▸ What to work on: Go through the listing below and gather every line with the word "scene".

— BEGIN —

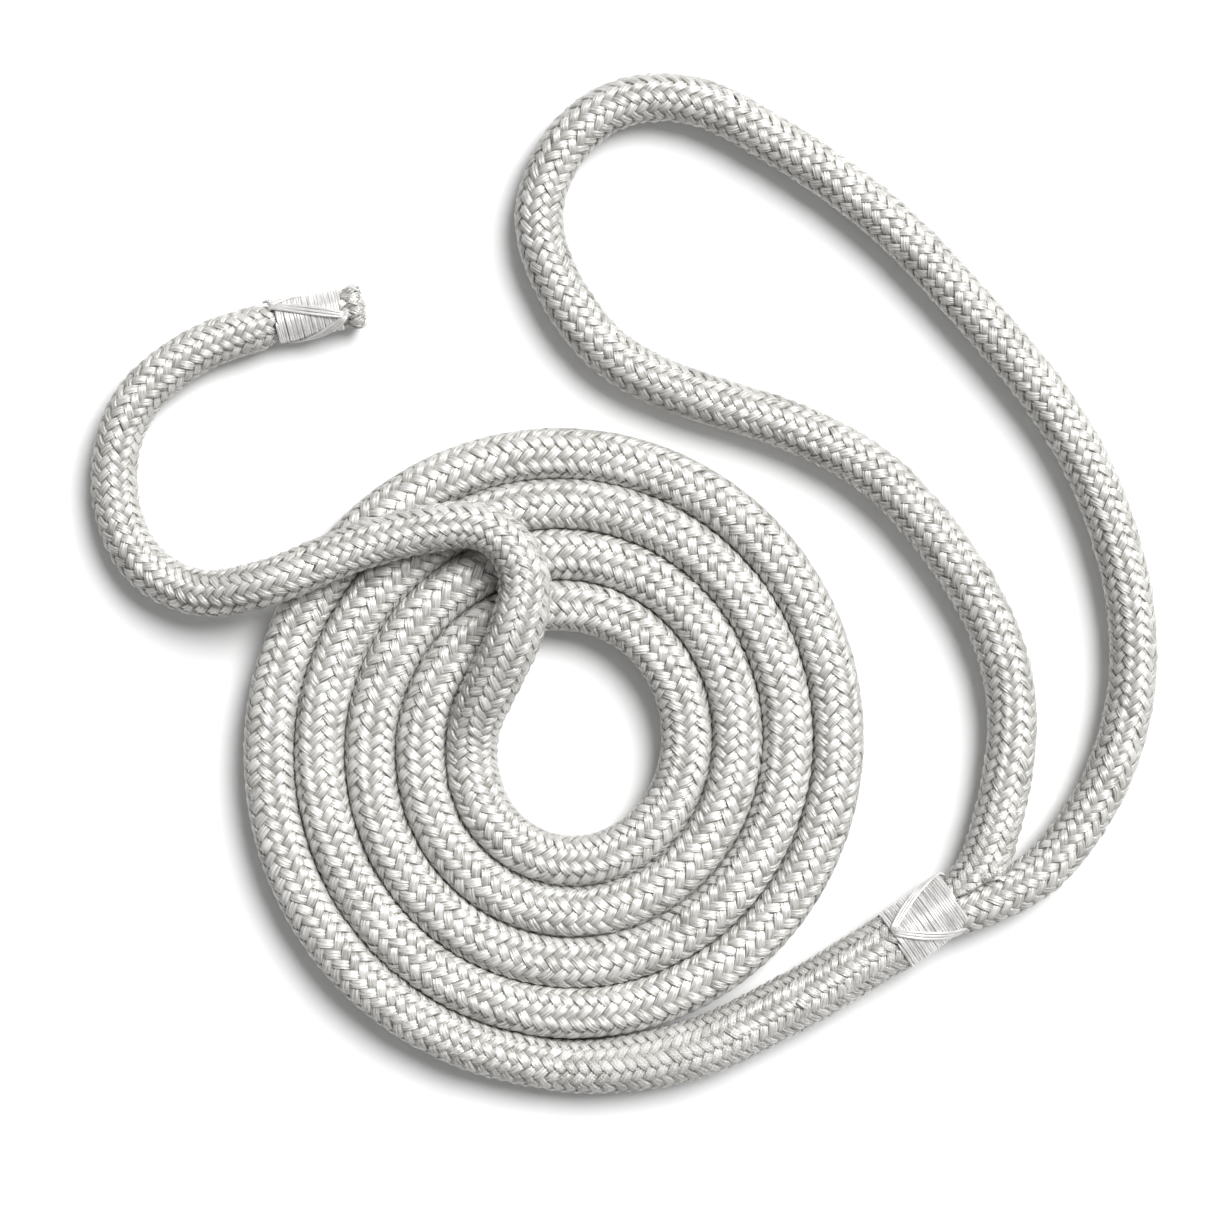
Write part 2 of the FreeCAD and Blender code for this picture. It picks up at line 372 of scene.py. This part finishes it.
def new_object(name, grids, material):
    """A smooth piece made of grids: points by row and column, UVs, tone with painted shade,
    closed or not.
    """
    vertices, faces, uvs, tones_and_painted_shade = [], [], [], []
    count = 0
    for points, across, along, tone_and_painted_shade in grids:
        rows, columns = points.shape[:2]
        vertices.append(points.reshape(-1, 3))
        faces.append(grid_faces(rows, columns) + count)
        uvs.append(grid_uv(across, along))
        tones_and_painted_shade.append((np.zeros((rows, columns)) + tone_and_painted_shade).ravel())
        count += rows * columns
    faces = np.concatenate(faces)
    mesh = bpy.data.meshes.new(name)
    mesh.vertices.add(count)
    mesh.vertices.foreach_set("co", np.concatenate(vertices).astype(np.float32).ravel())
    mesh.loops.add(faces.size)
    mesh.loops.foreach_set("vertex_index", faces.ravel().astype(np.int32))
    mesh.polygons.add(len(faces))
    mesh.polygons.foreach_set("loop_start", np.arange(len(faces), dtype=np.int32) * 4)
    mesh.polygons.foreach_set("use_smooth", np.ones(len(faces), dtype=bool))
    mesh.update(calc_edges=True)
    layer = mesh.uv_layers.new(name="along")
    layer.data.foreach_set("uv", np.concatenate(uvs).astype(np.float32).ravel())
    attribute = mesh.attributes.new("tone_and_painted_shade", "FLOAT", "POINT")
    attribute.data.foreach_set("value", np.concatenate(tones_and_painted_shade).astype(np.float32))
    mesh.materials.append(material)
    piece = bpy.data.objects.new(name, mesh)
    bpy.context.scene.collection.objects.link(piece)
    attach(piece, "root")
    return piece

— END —

▸ Written response:
Write part 2 of the FreeCAD and Blender code for this picture. It picks up at line 372 of scene.py. This part finishes it.
    bpy.context.scene.collection.objects.link(piece)